Nevertheless, I did implement this solution successfully:
import org.apache.spark.mllib.linalg.{Vectors,Vector,Matrix,DenseMatrix,DenseVector}
import org.apache.spark.mllib.linalg.distributed.RowMatrix
//first make a pseudo-matrix from Scala Array[Double]:
var rowSeq = Seq.fill(windows.length)(Array.fill(words.length)(0d))
//iterate through 'rows' and 'columns' to fill it:
for (row 0 until windows.length){
for (column 0 until words.length){
// rowSeq(row)(column) += 1 if word occurs at phrase, phrasePosition indicated by window_n.
}
}
//create Spark DenseMatrix
val rows : Array[Double] = rowSeq.transpose.flatten.toArray
val matrix = new DenseMatrix(windows.length,words.length,rows)

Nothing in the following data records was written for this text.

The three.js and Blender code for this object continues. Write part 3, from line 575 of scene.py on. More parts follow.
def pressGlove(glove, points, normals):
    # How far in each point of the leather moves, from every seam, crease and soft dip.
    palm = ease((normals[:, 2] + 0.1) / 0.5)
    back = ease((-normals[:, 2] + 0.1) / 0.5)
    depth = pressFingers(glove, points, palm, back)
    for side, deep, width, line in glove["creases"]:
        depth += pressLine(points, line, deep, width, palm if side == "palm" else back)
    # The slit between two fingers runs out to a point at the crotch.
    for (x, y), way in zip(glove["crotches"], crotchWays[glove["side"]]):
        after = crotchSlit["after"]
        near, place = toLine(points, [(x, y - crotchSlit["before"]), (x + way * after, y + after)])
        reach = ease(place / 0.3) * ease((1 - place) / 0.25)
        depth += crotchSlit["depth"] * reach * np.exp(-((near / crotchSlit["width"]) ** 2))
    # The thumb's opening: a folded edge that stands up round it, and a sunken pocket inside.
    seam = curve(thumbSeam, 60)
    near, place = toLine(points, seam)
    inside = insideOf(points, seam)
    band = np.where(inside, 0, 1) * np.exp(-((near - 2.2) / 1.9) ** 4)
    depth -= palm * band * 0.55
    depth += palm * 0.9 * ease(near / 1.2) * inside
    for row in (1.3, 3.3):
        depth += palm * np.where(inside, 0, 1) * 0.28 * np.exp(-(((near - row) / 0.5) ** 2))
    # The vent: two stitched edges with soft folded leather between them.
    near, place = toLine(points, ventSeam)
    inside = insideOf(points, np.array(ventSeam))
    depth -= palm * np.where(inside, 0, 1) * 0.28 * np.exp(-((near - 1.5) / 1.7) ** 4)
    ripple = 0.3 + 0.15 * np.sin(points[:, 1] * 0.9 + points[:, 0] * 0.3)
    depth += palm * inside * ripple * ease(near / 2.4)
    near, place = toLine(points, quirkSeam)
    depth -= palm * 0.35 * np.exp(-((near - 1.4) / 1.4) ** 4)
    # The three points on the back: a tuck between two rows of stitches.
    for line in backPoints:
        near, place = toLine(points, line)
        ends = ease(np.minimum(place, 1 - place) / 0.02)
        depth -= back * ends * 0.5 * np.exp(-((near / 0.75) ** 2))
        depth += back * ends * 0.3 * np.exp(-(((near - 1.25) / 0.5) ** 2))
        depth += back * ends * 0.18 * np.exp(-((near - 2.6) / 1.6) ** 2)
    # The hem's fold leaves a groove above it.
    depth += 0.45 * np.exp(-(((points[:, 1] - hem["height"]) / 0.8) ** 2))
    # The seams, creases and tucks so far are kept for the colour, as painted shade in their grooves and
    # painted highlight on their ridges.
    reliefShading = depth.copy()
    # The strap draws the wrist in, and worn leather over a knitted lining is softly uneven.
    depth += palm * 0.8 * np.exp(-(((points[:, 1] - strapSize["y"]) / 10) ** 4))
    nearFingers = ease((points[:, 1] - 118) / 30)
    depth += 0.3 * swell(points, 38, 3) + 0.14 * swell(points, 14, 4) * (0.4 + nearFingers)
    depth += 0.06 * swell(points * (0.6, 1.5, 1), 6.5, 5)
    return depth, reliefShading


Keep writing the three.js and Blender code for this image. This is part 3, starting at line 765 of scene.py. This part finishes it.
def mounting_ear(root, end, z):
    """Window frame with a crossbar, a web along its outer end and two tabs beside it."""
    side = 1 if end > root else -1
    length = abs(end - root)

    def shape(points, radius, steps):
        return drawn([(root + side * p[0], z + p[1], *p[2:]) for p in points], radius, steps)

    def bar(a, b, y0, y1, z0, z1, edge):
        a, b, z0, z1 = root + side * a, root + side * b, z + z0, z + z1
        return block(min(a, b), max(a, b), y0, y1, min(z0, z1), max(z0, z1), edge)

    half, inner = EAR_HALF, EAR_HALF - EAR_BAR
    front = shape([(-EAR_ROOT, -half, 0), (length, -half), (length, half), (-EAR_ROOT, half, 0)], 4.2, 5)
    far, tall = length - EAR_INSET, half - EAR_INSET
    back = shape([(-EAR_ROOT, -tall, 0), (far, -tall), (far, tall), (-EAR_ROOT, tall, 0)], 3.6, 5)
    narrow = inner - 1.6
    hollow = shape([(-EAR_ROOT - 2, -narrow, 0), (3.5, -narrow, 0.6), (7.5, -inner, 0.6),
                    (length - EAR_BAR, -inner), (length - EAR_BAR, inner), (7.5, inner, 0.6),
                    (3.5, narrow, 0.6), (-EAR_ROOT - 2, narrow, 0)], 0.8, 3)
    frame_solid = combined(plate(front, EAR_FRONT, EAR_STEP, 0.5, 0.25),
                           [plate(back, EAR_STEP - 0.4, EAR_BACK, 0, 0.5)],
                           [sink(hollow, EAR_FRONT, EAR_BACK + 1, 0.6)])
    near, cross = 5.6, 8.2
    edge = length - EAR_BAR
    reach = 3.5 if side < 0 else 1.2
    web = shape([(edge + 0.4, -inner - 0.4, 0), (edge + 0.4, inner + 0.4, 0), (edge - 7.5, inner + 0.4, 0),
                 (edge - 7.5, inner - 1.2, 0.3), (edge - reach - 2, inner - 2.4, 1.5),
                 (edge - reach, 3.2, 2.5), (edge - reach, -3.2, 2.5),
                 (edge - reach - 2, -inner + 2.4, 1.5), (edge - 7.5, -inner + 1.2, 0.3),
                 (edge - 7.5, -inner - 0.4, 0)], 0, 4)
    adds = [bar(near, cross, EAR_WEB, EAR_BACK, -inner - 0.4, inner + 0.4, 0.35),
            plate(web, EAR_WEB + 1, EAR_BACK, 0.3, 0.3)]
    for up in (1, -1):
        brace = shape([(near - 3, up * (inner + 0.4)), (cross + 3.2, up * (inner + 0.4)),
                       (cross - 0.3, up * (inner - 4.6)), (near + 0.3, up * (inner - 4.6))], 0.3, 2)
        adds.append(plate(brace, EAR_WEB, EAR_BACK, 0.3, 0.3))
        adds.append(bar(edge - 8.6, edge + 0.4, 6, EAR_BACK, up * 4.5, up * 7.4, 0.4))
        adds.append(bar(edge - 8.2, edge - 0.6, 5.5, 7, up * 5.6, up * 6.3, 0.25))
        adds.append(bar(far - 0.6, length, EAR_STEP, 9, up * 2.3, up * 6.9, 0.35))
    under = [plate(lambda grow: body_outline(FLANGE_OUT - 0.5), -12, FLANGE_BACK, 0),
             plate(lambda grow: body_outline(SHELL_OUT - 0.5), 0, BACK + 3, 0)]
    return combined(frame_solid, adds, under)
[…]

One of the main operations that I needed Nd4J for was matrix.T.dot(matrix) but it turns out that you can't multiply 2 matrices of Type org.apache.spark.mllib.linalg.DenseMatrix together, one of them (A) has to be a org.apache.spark.mllib.linalg.distributed.RowMatrix and - you guessed it - you can't call matrix.transpose() on a RowMatrix, only on a DenseMatrix! Since it's not really relevant to the question, I'll leave that part out, except to explain that what comes out of that step is a RowMatrix. Credit is also due here and here for the final part of the solution:
val rowMatrix : [RowMatrix] = transposeAndDotDenseMatrix(matrix)
// get DataFrame from RowMatrix via DenseMatrix
val newdense = new DenseMatrix(rowMatrix.numRows().toInt,rowMatrix.numCols().toInt,rowMatrix.rows.collect.flatMap(x => x.toArray)) // the call to collect() here is undesirable...
val matrixRows = newdense.rowIter.toSeq.map(_.toArray)
val df = spark.sparkContext.parallelize(matrixRows).toDF("Rows")
// then separate columns:
val df2 = (0 until words.length).foldLeft(df)((df, num) =>
df.withColumn(words(num), $"Rows".getItem(num)))
.drop("Rows")
Would love to hear improvements and suggestions on this, thanks.